I was eventually led to a sponsor I could identify with. Together, we worked the Steps deeply. This became a matter of life and death. I trusted God, my sponsor, and the process. After completing Step 9 and continuing daily Steps 10, 11, and 12, I began to understand and experience the spiritual solution.
Traveling back to my family of origin challenged me greatly. I slipped into white-knuckling, neglected my spiritual practices, and felt restless and triggered. Slowly, I recommitted: praying more, meditating more, working daily Steps 9–12, and reaching out to others. Through spiritual fitness and service, something shifted.
Then the psychic change came. The mental obsession lifted. I cried with joy. It was no longer about food—it was about God.
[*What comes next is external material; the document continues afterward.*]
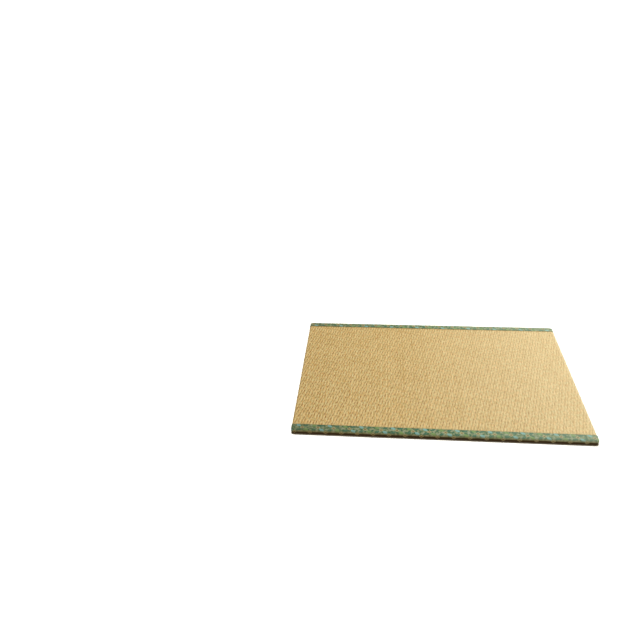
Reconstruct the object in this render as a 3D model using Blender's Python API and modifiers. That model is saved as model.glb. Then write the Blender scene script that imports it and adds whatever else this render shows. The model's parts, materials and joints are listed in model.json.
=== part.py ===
"""A tatami mat: a rush cover wrapped on a firm board, with a patterned cloth binding along each long side.

Metres, +Z up. The origin is on the floor under the middle of the mat. X runs along the mat's length. The two
bindings lie along the long sides, at -Y and +Y, and the cover shows bare at the two short ends.
"""

import bmesh
import bpy
from mathutils import Vector

# Driving dimensions
LENGTH = 1.350
WIDTH = 0.900
THICKNESS = 0.025
BINDING_WIDTH = 0.040
CLOTH_THICKNESS = 0.0015
CORNER_RADIUS = 0.016
TOP_EDGE_RADIUS = 0.010
BOTTOM_EDGE_RADIUS = 0.007

# Room left between one piece and the next
CLEARANCE = 0.0003

# Flats that stand for each rounded stretch
CORNER_STEPS = 6
EDGE_STEPS = 6

# How far the body lies inside the bindings' outer face
WRAP = CLOTH_THICKNESS + CLEARANCE

# Where the bindings' inner edges run, and how far the bare cover reaches towards them on the underside
BINDING_LINE = WIDTH / 2 - BINDING_WIDTH
BARE_LINE = BINDING_LINE - CLEARANCE

RUSH_COLOUR = "D5B881"
BINDING_COLOUR = "7B8B69"


def clear_scene():
    for old in list(bpy.data.objects):
        bpy.data.objects.remove(old, do_unlink=True)


def linear_colour(hex_code):
    """The linear RGBA of an sRGB colour written as six hex digits."""
    channels = []
    for start in (0, 2, 4):
        value = int(hex_code[start : start + 2], 16) / 255
        channels.append(value / 12.92 if value <= 0.04045 else ((value + 0.055) / 1.055) ** 2.4)
    return (*channels, 1.0)


def make_material(name, hex_code, roughness):
    material = bpy.data.materials.new(name)
    material.use_nodes = True
    shader = material.node_tree.nodes["Principled BSDF"]
    shader.inputs["Base Color"].default_value = linear_colour(hex_code)
    shader.inputs["Roughness"].default_value = roughness
    shader.inputs["Metallic"].default_value = 0.0
    material.diffuse_color = linear_colour(hex_code)
    return material


def add_object(name, bm, material, collection):
    mesh = bpy.data.meshes.new(name)
    bm.to_mesh(mesh)
    bm.free()
    mesh.materials.append(material)
    mesh.shade_smooth()
    mesh.set_sharp_from_angle(angle=0.6)
    obj = bpy.data.objects.new(name, mesh)
    collection.objects.link(obj)
    return obj


def round_edges(bm, edges, radius, steps):
    bmesh.ops.bevel(
        bm,
        geom=edges,
        offset=radius,
        offset_type="OFFSET",
        segments=steps,
        profile=0.5,
        affect="EDGES",
        material=-1,
    )


def flat_face_edges(bm, up):
    """The edges round the top face (up is 1) or the bottom face (up is -1)."""
    face = max(bm.faces, key=lambda f: f.normal.z * up)
    return face.edges[:]


def rounded_slab(inset):
    """The mat's whole outer shape, drawn in by inset on every side."""
    bm = bmesh.new()
    bmesh.ops.create_cube(bm, size=1.0)
    size = Vector((LENGTH, WIDTH, THICKNESS)) - Vector((2 * inset,) * 3)
    bmesh.ops.scale(bm, vec=size, verts=bm.verts)
    bmesh.ops.translate(bm, vec=(0, 0, THICKNESS / 2), verts=bm.verts)
    uprights = [e for e in bm.edges if abs(e.verts[0].co.z - e.verts[1].co.z) > size.z / 2]
    round_edges(bm, uprights, CORNER_RADIUS - inset, CORNER_STEPS)
    bm.normal_update()
    round_edges(bm, flat_face_edges(bm, 1), TOP_EDGE_RADIUS - inset, EDGE_STEPS)
    bm.normal_update()
    round_edges(bm, flat_face_edges(bm, -1), BOTTOM_EDGE_RADIUS - inset, EDGE_STEPS)
    bm.normal_update()
    return bm


def cut_across(bm, y, **clear):
    """Cuts the whole mesh along the plane at y, whose normal points away from the mat's middle."""
    geom = bm.verts[:] + bm.edges[:] + bm.faces[:]
    outward = (0, 1 if y > 0 else -1, 0)
    bmesh.ops.bisect_plane(bm, geom=geom, plane_co=(0, y, 0), plane_no=outward, dist=1e-6, **clear)


def make_body(collection):
    """The cover wrapped on its board. Its underside stands down to the floor between the two bindings."""
    bm = rounded_slab(WRAP)
    for line in (-BARE_LINE, BARE_LINE):
        cut_across(bm, line)
    bm.normal_update()
    bare_underside = [
        f for f in bm.faces if f.normal.z < -0.01 and abs(f.calc_center_median().y) < BARE_LINE
    ]
    lowered = bmesh.ops.extrude_face_region(bm, geom=bare_underside)["geom"]
    corners = [v for v in lowered if isinstance(v, bmesh.types.BMVert)]
    bmesh.ops.translate(bm, vec=(0, 0, -WRAP), verts=corners)
    bmesh.ops.delete(bm, geom=bare_underside, context="FACES")
    rush = make_material("woven_rush", RUSH_COLOUR, 0.75)
    return add_object("rush_mat_body", bm, rush, collection)


def make_binding(name, side, cloth, collection):
    """One strip of cloth over the top, side, corners and underside of a long edge, which side names as -1 or 1."""
    bm = rounded_slab(0.0)
    cut_across(bm, side * BINDING_LINE, clear_inner=True)
    obj = add_object(name, bm, cloth, collection)
    wall = obj.modifiers.new("cloth thickness", "SOLIDIFY")
    wall.thickness = CLOTH_THICKNESS
    wall.offset = -1
    wall.use_even_offset = True
    return obj


def main():
    clear_scene()
    collection = bpy.data.collections.new("tatami_mat")
    bpy.context.scene.collection.children.link(collection)
    make_body(collection)
    cloth = make_material("patterned_binding_cloth", BINDING_COLOUR, 0.85)
    make_binding("front_binding", -1, cloth, collection)
    make_binding("back_binding", 1, cloth, collection)


main()
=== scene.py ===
# %% [markdown]
# # A tatami mat
#
# A tatami mat is a firm board in a cover of woven rush. The cover runs over the two short ends and is
# tucked under, and a strip of patterned cloth is sewn along each long side. This lesson dresses the plain
# solids of such a mat: it models the relief of the rush and the fold of the cloth, and it draws the weave
# and the cloth's pattern with nodes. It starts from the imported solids, which say where everything lies.

import json
import math

import bmesh
import bpy
import numpy as np
from mathutils import Matrix, Vector

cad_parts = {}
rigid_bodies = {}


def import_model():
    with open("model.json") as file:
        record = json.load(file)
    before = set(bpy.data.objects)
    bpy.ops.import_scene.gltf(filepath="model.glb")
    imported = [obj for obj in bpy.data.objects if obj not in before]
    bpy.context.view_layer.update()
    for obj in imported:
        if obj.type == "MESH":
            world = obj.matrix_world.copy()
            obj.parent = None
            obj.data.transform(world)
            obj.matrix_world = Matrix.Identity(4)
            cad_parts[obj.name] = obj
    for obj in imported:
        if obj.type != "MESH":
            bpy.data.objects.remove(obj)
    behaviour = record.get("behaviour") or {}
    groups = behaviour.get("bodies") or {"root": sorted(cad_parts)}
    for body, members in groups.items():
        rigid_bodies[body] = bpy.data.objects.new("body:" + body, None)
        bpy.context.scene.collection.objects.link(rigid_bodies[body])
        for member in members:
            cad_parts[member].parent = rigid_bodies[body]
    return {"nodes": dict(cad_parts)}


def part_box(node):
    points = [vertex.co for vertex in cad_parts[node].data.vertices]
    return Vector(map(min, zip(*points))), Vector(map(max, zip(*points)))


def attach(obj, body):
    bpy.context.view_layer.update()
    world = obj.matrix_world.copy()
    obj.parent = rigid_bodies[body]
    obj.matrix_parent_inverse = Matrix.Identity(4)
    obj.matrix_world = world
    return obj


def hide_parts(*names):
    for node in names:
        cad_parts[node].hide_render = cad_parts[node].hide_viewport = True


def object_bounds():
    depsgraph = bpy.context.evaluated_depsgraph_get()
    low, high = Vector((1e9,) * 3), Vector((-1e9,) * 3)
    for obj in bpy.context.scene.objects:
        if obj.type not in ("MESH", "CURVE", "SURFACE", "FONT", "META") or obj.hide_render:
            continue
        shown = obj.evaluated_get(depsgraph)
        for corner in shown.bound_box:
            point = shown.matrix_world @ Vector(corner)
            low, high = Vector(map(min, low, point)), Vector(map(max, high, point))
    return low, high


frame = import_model()
cad_low, cad_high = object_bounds()
print("solids:", sorted(frame["nodes"]), "box", cad_low, cad_high)

# %% [markdown]
# ## Sizes
#
# Every size below is a real one, in millimetres times MM. The mat's own sizes are read from the solids,
# so that the rush and the cloth land on them without any fitting. X runs along the mat, Y across it, and
# Z is up.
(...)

Today, recovery for me means daily spiritual action: seeking God’s will, cleaning house, staying connected, and helping others. It isn’t perfect, but it is real, one day at a time. Through great pain, I have found freedom by keeping the channel to God open. Just for today, I am profoundly grateful for recovery, for my sponsor, and for a spiritual solution that finally worked.
This was written 6 years ago and not much has changed since then other than a short relapse in between sponsors a few years ago but I kept coming back and kept working the tools I was taught. I remain faithful to my higher power, working 10-12, and service.